Year of the Flood is a Margaret Atwood-constructed novel, with charming poetry at the start of each section. This reminded me of Alias Grace, which is a novel I enjoy returning to. YotF, however, got a bit intense and stressful-survivory, e.g. The characters having to look after themselves after the end of civilization. I would have appreciated this on a more intellectual level, if I didn’t enjoy the subject very much, better if I wasn’t sick while reading it. On the entertainment level on which I read it, I was just scared and paranoid by the end.

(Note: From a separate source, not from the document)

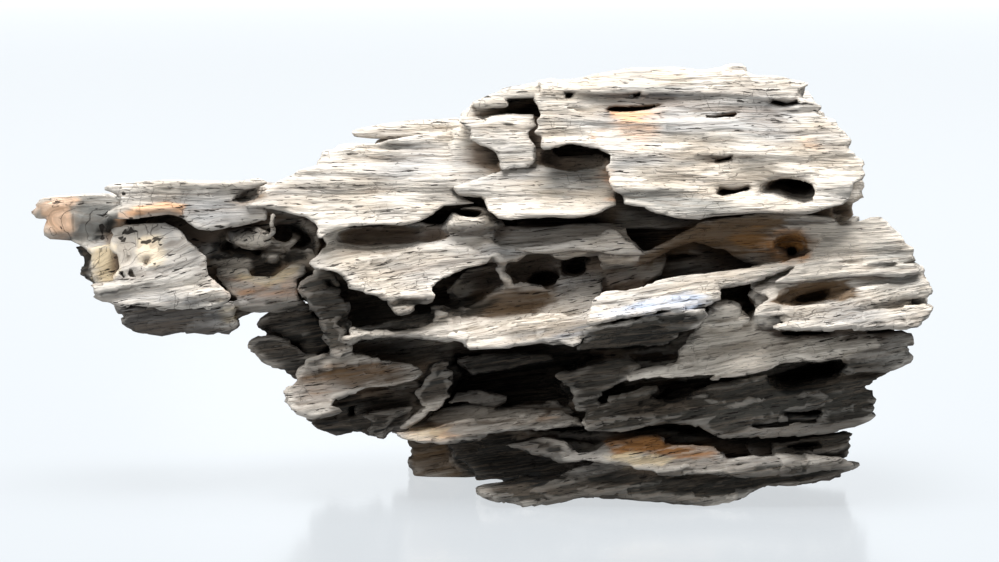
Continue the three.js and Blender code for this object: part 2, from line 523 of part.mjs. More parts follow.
const FAR_SIDE = [
  farLedge("far_tail_upper", 30, 0, 0.4, [
    [112, 186], [150, 182], [210, 182], [262, 180], [310, 186], [330, 210], [300, 226], [240, 222],
    [180, 226], [130, 218], [106, 206],
  ]),
  farLedge("far_tail_lower", 38, 0, 0.4, [
    [104, 236], [150, 230], [200, 232], [262, 238], [330, 236], [320, 262], [290, 262], [262, 280],
    [232, 284], [212, 300], [160, 306], [118, 300], [98, 282],
  ]),
];
const FAR_DENS = [
  pocket("far_den_one", [560, 244, 66], [20, 7, 30], 8),
  pocket("far_den_two", [706, 202, 66], [24, 8, 26], 8),
  pocket("far_den_three", [470, 300, 60], [18, 8, 26], 8),
  pocket("far_den_four", [650, 312, 70], [26, 9, 34], 8),
  pocket("far_den_five", [800, 278, 62], [20, 7, 26], 8),
  pocket("far_den_six", [540, 372, 64], [20, 8, 28], 8),
  pocket("far_den_seven", [724, 376, 62], [24, 8, 26], 8),
  pocket("far_den_eight", [430, 196, 56], [18, 6, 24], 8),
  pocket("far_den_nine", [236, 232, 36], [15, 6, 16], 0),
  pocket("far_den_ten", [640, 128, 58], [18, 6, 24], 6),
];

const STEPS = [
  ...HEART, ...FEET, ...farShelves(), ...FAR_SIDE, ...FAR_DENS,
  ...LOWER_MIDDLE, ...LOWER_LEFT, ...SHELVES, ...MIDDLE, ...TAIL, ...UPPER,
];

// The front view: where a point is seen, in mm on the view's middle plane.
const AXIS = [0, Math.cos(VIEW_TILT), -Math.sin(VIEW_TILT)];
const UP = [0, Math.sin(VIEW_TILT), Math.cos(VIEW_TILT)];
const TARGET_Z = ((FLOOR_AT_MIDDLE_PX - FRAME_CENTRE_PX[1]) * MM_PER_PX) / Math.cos(VIEW_TILT);
const EYE = [0, -VIEW_DISTANCE * AXIS[1], TARGET_Z - VIEW_DISTANCE * AXIS[2]];

function seenAt(x, y, z) {
  const [dx, dy, dz] = [x - EYE[0], y - EYE[1], z - EYE[2]];
  const scale = VIEW_DISTANCE / (dy * AXIS[1] + dz * AXIS[2]);
  return [dx * scale, -(dy * UP[1] + dz * UP[2]) * scale];
}

const toView = ([px, py]) =>
  [(px - FRAME_CENTRE_PX[0]) * MM_PER_PX, (py - FRAME_CENTRE_PX[1]) * MM_PER_PX];

// Distances

function smoothMin(a, b, k) {
  const h = Math.max(k - Math.abs(a - b), 0) / k;
  return Math.min(a, b) - h * h * k * 0.25;
}

// Signed distance to a closed outline, negative inside.
function outlineDistance(outline, u, v) {
  let nearest = Infinity;
  let inside = false;
  for (let i = 0, j = outline.length - 1; i < outline.length; j = i++) {
    const [au, av] = outline[i];
    const [bu, bv] = outline[j];
    const [eu, ev, wu, wv] = [bu - au, bv - av, u - au, v - av];
    const t = Math.min(Math.max((wu * eu + wv * ev) / (eu * eu + ev * ev), 0), 1);
    nearest = Math.min(nearest, (wu - eu * t) ** 2 + (wv - ev * t) ** 2);
    if (av > v !== bv > v && u < (eu * wv) / ev + au) inside = !inside;
  }
  return (inside ? -1 : 1) * Math.sqrt(nearest);
}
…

MmmmmMMMMMmmmmmmmmmmmm.  This was the sound I was making at work today.  Not because there were yummy things.  It was just because I was feeling uncomfortable and didn’t want to work.  “How do people do this for 30 years?” I asked myself this morning, getting out of bed.  “Going and doing something everyday that they feel largely indifferent towards?”  I didn’t have an answer and I don’t think I’m going to find out.

Left-over birthday cake!

I have to finish my floor rug!  Sometime.  Soonish.  I hope.  I’m knitting it so it’s taking a long time.

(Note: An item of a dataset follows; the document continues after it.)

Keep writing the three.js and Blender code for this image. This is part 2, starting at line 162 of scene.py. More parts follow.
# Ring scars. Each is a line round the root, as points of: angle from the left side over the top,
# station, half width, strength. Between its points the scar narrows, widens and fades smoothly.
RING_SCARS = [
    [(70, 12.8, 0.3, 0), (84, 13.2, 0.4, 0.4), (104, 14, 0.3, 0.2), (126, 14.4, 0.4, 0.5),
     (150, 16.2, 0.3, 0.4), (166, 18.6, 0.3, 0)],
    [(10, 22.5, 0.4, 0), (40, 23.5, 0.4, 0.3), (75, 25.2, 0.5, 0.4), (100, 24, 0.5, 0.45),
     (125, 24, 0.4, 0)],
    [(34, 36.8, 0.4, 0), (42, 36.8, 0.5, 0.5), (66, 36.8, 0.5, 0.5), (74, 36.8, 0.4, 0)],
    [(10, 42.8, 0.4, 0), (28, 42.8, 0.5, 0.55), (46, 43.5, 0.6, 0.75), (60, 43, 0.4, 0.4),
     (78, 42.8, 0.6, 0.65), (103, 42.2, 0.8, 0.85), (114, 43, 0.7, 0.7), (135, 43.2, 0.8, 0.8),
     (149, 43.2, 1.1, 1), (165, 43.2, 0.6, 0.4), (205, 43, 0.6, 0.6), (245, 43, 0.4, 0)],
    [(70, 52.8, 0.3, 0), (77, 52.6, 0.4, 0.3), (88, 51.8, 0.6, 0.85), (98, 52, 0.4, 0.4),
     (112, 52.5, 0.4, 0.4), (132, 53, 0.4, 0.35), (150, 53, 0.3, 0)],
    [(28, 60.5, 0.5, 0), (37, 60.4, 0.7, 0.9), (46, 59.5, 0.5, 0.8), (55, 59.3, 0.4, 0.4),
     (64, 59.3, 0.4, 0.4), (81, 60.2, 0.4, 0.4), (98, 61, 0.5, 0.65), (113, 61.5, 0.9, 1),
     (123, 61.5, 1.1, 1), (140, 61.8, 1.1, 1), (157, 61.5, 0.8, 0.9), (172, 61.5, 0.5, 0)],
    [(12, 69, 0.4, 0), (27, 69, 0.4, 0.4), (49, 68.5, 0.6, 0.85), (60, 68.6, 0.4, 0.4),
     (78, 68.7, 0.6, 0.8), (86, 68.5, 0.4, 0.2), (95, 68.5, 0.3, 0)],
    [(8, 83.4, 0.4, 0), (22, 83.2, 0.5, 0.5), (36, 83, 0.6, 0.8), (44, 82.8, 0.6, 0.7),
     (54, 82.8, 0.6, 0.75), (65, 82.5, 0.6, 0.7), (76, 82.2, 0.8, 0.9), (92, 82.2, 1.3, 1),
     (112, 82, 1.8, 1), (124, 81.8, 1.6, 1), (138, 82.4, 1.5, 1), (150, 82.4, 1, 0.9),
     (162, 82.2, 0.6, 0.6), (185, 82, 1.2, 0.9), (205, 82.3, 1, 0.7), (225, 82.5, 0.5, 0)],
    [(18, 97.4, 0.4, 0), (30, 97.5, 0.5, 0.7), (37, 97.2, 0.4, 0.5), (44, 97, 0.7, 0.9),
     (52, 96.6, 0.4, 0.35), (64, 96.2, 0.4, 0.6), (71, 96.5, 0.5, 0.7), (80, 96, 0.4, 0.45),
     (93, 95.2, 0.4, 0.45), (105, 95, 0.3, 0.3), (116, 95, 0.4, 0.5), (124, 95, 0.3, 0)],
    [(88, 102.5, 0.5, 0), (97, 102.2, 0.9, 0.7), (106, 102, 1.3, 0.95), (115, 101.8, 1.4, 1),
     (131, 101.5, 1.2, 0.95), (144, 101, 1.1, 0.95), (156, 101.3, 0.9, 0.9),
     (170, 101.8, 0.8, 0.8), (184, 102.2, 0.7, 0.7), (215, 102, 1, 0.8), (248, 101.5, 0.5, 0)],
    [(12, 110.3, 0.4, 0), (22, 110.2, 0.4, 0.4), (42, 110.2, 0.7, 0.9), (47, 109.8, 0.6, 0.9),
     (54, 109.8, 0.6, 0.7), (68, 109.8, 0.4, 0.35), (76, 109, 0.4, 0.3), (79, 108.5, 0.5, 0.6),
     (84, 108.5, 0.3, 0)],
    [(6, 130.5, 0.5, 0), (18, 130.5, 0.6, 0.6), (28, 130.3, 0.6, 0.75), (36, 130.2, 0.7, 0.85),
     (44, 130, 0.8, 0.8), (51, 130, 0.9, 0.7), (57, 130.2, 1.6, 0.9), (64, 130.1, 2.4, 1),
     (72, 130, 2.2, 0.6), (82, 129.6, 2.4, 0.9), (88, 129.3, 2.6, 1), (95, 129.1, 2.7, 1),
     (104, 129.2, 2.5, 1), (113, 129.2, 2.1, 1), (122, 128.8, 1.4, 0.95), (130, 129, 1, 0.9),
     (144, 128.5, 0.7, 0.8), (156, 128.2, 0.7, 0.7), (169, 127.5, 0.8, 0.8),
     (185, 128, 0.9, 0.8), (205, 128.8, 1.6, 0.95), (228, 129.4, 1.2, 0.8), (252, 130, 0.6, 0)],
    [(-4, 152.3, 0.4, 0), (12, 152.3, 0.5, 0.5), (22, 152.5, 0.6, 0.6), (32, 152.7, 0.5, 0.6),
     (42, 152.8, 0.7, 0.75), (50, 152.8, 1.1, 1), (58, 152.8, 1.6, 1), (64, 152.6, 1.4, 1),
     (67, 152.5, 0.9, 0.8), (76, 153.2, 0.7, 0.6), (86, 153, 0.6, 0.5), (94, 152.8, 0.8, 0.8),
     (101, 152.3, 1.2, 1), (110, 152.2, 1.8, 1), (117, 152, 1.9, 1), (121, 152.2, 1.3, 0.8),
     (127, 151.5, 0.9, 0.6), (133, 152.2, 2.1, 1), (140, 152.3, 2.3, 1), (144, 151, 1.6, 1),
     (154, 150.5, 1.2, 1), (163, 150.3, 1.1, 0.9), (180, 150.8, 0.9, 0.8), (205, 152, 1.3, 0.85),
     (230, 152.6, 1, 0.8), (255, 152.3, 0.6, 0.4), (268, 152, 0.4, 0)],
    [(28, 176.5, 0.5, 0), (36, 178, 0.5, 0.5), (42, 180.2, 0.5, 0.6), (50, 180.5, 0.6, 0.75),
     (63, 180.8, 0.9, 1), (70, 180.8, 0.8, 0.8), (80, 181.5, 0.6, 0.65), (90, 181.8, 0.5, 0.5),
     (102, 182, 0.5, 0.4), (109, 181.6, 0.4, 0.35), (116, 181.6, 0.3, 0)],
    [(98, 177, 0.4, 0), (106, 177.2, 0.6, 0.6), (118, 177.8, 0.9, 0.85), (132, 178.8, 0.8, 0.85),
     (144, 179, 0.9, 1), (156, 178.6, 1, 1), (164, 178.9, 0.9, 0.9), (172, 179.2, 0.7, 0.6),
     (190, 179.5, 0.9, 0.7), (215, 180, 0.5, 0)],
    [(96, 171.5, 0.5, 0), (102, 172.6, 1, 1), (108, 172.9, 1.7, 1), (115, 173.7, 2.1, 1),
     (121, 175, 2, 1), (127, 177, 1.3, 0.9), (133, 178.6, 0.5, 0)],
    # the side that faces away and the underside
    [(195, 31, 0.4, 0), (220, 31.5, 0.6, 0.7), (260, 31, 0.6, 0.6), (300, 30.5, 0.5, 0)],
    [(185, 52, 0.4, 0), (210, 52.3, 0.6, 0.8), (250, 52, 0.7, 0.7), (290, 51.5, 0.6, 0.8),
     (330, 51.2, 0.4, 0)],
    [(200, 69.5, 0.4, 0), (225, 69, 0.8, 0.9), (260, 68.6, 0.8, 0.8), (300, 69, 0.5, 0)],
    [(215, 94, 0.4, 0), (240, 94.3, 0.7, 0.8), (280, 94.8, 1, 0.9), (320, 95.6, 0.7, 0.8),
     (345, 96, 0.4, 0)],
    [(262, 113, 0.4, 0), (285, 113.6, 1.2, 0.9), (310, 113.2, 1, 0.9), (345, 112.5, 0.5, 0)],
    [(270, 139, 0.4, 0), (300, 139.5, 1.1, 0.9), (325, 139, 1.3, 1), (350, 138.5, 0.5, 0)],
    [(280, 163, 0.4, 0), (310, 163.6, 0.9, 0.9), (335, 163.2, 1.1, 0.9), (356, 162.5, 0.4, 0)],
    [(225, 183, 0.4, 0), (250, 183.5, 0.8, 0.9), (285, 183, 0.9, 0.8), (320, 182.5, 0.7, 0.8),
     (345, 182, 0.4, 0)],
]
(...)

This is all I wish to report at this time.

MmmmmmMMMMMMMMmmmmmMMMMMMM.  This isn’t a sound of yumminess, it’s a sound of frustration and discomfort.  I’m making this noise a lot today as I don’t feel very well, yet if I don’t clean my house today I will have no time to do it until much later.  Somehow I survive.  And somehow now my house is clean and almost tidy, too.

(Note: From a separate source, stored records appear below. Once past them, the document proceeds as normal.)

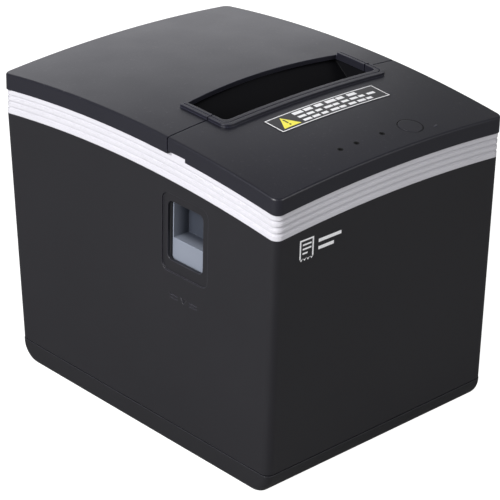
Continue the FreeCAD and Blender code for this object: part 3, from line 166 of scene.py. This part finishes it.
def make_grain_group():
    """Moulded grain: a pebbled height, a slow tone change and a roughness change."""
    tree, given, result = shader_group("moulded_grain", {"Scale": 2400.0, "Spread": 0.08},
                                       {"Height": "NodeSocketFloat", "Tone": "NodeSocketFloat",
                                        "Roughness": "NodeSocketFloat"})
    place = tree.nodes.new("ShaderNodeTexCoord").outputs["Object"]
    pebbles = tree.nodes.new("ShaderNodeTexVoronoi")
    pebbles.feature = "SMOOTH_F1"
    tree.links.new(place, pebbles.inputs["Vector"])
    tree.links.new(given["Scale"], pebbles.inputs["Scale"])
    fine = add_noise(tree, place, add_math(tree, "MULTIPLY", given["Scale"], 2.3), 2)
    height = add_math(tree, "ADD", pebbles.outputs["Distance"], add_math(tree, "MULTIPLY", fine, 0.4))
    tree.links.new(height, result["Height"])
    tone = add_noise(tree, place, 14, 3)
    tree.links.new(tone, result["Tone"])
    streak = add_noise(tree, place, 55, 4)
    centred = add_math(tree, "SUBTRACT", streak, 0.5)
    tree.links.new(add_math(tree, "MULTIPLY", centred, given["Spread"]), result["Roughness"])
    return tree


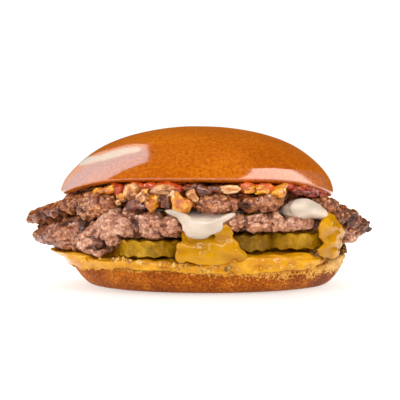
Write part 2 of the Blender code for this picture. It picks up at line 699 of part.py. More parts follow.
def make_onions():
    """Diced fried onion in its juices on the upper patty, heaped in the bay at the front."""
    def edge(angle):
        return 50.0 + ripple(angle, 61, 0.8) + 5.6 * bay(angle) - 1.6 * sector(angle, -58.0, -34.0, 6.0)

    def base(angle, reach):
        clear_of_bay = 1.8 * (sector(angle, -128.0, -87.0, 3.0) - sector(angle, -117.5, -97.5, 3.0))
        return upper_top_height(angle, reach) + clear_of_bay * past_shoulder(reach)

    def section(angle):
        return layer_rows(angle, edge(angle), base, sauce_height, 3, 2.0, rims=1)

    core = finish_mesh("onions", turned(section, 9, 96), "onion")
    draw = random.Random(71)
    pieces = list(FRONT_ONIONS)
    angle = -22.0
    while angle < 212.0:
        wide = draw.uniform(4.4, 6.2)
        tall = draw.uniform(1.5, 1.9)
        pieces.append((angle, 0.5, wide, tall, 5.0, draw.uniform(-8.0, 8.0)))
        angle += draw.uniform(12.0, 19.0)
    extras = []
    for angle, level, wide, tall, deep, spin in pieces:
        reach = edge(angle) + 0.4
        inner = reach - deep / 2.0
        outer = reach + deep / 2.0
        low = max(upper_top_height(angle, inner), upper_top_height(angle, outer))
        cover = crown_base_height
        if max(ketchup_edge(angle + step) for step in (-5.0, 0.0, 5.0)) > inner + 1.2:
            cover = sauce_height
        high = min(cover(angle, inner), cover(angle, outer))
        lean = wide * abs(math.sin(math.radians(spin)))
        room = (high - low - 2.0 * GAP) * 2.0 * min(level, 1.0 - level)
        if room < 1.2:
            continue
        if 1.2 * tall + lean > room:
            spin *= min(1.0, 0.3 * room / max(lean, 0.1))
            tall = (room - wide * abs(math.sin(math.radians(spin)))) / 1.25
        height = low + level * (high - low)
        extras.append(finish_mesh("dice", onion_piece(angle, reach, height, wide, tall, deep, spin), "onion"))
    return fuse(core, extras)


def make_ketchup():
    """Ketchup under the crown, squeezed out in a few places."""
    def section(angle):
        return layer_rows(angle, ketchup_edge(angle), sauce_height, crown_base_height, 2, 1.2)

    return finish_mesh("ketchup", turned(section, 6, 96), "ketchup")


clear_scene()
make_heel()
make_spread()
for index, chip in enumerate(PICKLES, start=1):
    make_pickle(index, *chip)
make_lower_patty()
make_yellow_cheese()
make_white_cheese()
make_upper_patty()
make_onions()
make_ketchup()
make_crown()
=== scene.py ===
"""A double cheeseburger in a glazed bun, dressed piece by piece from the heel up.

Sizes are in millimetres, and MM turns them into metres. Only the table, the lights and the camera
are placed in metres. Angles are in degrees round the burger's upright axis, 0 to the right and -90
to the front. Every skin is a copy of the piece's own solid, joined with what bulges from it, made
even and then shaped.
"""
import json
import math
import random

import bmesh
import bpy
from mathutils import Matrix, Vector, noise
from mathutils.bvhtree import BVHTree

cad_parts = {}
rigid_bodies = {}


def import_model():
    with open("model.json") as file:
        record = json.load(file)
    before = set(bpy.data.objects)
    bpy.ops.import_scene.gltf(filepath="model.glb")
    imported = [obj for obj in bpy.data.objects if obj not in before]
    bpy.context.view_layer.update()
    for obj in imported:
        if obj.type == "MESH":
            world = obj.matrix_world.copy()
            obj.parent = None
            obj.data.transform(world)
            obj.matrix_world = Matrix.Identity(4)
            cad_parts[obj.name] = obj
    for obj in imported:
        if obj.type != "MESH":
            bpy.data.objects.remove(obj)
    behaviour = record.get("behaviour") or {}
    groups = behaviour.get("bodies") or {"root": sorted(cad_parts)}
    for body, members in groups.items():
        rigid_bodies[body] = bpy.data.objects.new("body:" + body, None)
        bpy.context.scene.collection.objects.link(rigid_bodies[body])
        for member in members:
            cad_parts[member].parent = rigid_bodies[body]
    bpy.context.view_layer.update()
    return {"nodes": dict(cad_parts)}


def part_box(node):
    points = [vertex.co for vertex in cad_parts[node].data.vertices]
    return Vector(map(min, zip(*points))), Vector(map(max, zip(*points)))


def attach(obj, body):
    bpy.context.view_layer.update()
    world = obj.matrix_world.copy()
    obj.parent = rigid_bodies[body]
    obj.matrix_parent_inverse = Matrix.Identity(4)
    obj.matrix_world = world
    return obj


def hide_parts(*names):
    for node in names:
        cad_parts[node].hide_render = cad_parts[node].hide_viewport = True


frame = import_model()
MM = 0.001


# Heel
# The bottom half of the bun, baked brown with a dull, finely pocked crust, cut flat across the top.
# It is made from soft wheat dough and carries everything else.
HEEL_LEVELS = 3
HEEL_CUT = 9.3


def merged_copy(node):
    """A bmesh of a solid's skin with its loose triangles merged."""
    shape = bmesh.new()
    shape.from_mesh(frame["nodes"][node].data)
    bmesh.ops.remove_doubles(shape, verts=shape.verts, dist=1e-6)
    return shape


def piece_from(shape, name):
    """Make an object from a bmesh, and drop the bmesh."""
    mesh = bpy.data.meshes.new(name)
    shape.to_mesh(mesh)
    shape.free()
    mesh.shade_smooth()
    piece = bpy.data.objects.new(name, mesh)
    bpy.context.scene.collection.objects.link(piece)
    return piece


def keep_modified(piece):
    """Turn a piece's modifiers into its mesh."""
    bpy.context.view_layer.update()
    graph = bpy.context.evaluated_depsgraph_get()
    piece.data = bpy.data.meshes.new_from_object(piece.evaluated_get(graph))
    piece.modifiers.clear()
    piece.data.shade_smooth()
    return piece


def rounded_copy(node, name, levels):
    """A copy of a solid's skin in squares, subdivided smooth."""
    shape = merged_copy(node)
    bmesh.ops.join_triangles(shape, faces=shape.faces, angle_face_threshold=math.radians(70.0),
                             angle_shape_threshold=math.radians(180.0))
    piece = piece_from(shape, name)
    finer = piece.modifiers.new("finer", "SUBSURF")
    finer.levels = levels
    finer.render_levels = levels
    return keep_modified(piece)


def ramp(low, high, value):
    """Rise smoothly from 0 at low to 1 at high."""
    share = min(1.0, max(0.0, (value - low) / (high - low)))
    return share * share * (3.0 - 2.0 * share)


def keep_values(piece, name, values):
    """Keep one number for each point of a mesh, for its material."""
    layer = piece.data.attributes.new(name, "FLOAT", "POINT")
    layer.data.foreach_set("value", values)


def raise_skin(piece, relief, seams=None, seam_depth=0.0):
    """Move each point of a skin out by relief(spot, facing), in mm, and keep the tone and painted shade it
    also gives.

    seams says for each point how far it lies in a seam, which is seam_depth mm deep and painted dark with
    shade.
    """
    corners = piece.data.vertices
    facings = [corner.normal.copy() for corner in corners]
    tones = []
    for index, (corner, facing) in enumerate(zip(corners, facings)):
        lift, tone = relief(corner.co / MM, facing)
        if seams:
            lift -= seam_depth * seams[index]
            # Painted shade: a point in a seam is darkened.
            tone *= 1.0 - 0.8 * min(1.0, seams[index])
        corner.co += facing * (lift * MM)
        tones.append(tone)
    keep_values(piece, "tone", tones)
    piece.data.update()


def add(tree, kind, inputs=None, **settings):
    """Add a shader node, with its settings and with values or links on its inputs."""
    made = tree.nodes.new(kind)
    for name, value in settings.items():
        setattr(made, name, value)
    for name, value in (inputs or {}).items():
        if isinstance(value, bpy.types.NodeSocket):
            tree.links.new(value, made.inputs[name])
        else:
            made.inputs[name].default_value = value
    return made


def colour_ramp(tree, factor, stops):
    """A colour ramp over (place, colour) stops, read by a factor."""
    made = add(tree, "ShaderNodeValToRGB", {"Fac": factor})
    points = made.color_ramp.elements
    while len(points) < len(stops):
        points.new(1.0)
    for point, (place, colour) in zip(points, stops):
        point.position = place
        point.color = (*colour, 1.0)
    return made.outputs["Color"]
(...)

I was in Duncan yesterday to do taxes.  (I won at taxes.)  I also got birthday cake and presents.  I got rolly suitcases I will use in my travels about.  I received them just in time as I have 1) a trip to Nanaimo to visit Naomi next weekend, 2) a trip to Vancouver to visit Julie the weekend after, and 3) another trip to Vancouver at the end of April to visit Simon and Garfunkel.  I feel I have scheduled too much for myself and am getting worried for my sanity/health.  On the other hand, I like doing things.

I get to make the poster for The Carlson’s Dance Concert again this year.  Heeeeeeeeeeeeeeeeeeeeeeeeeeeeeeeeeeeeeeee.

I got dressed and everything to see if that makes me feel better.  It didn’t work.  I didn’t brush my teeth because the thought of putting things in my mouth makes me feel nauseous.  I was afraid I’m actually depressed since I don’t want to do anything but lie in bed all day.  But I think it’s just because I’m sick.  I had to get up though because I’m sick of television, and of being still.  The being still part might work in my favour, however.  I’ll knit.  I was knitting yesterday too.  I was also wearing my housecoat like a snuggy.  Amber told me about this trick.  She is very smart at things.

Right now I am dressed and looking almost normal in jeans and cardie.  The drooping posture will give me away, however.  I’m sort of sagging to the left because I’m tired and sick.  I should go lie down again.  Rrrr.  I’m make my bed so it looks like I’m lounging instead of just still in bed.  Rrrr.

I blog a lot when I’m sick because I have nothing else to do and don’t have enough thought process to craft anything more complicated.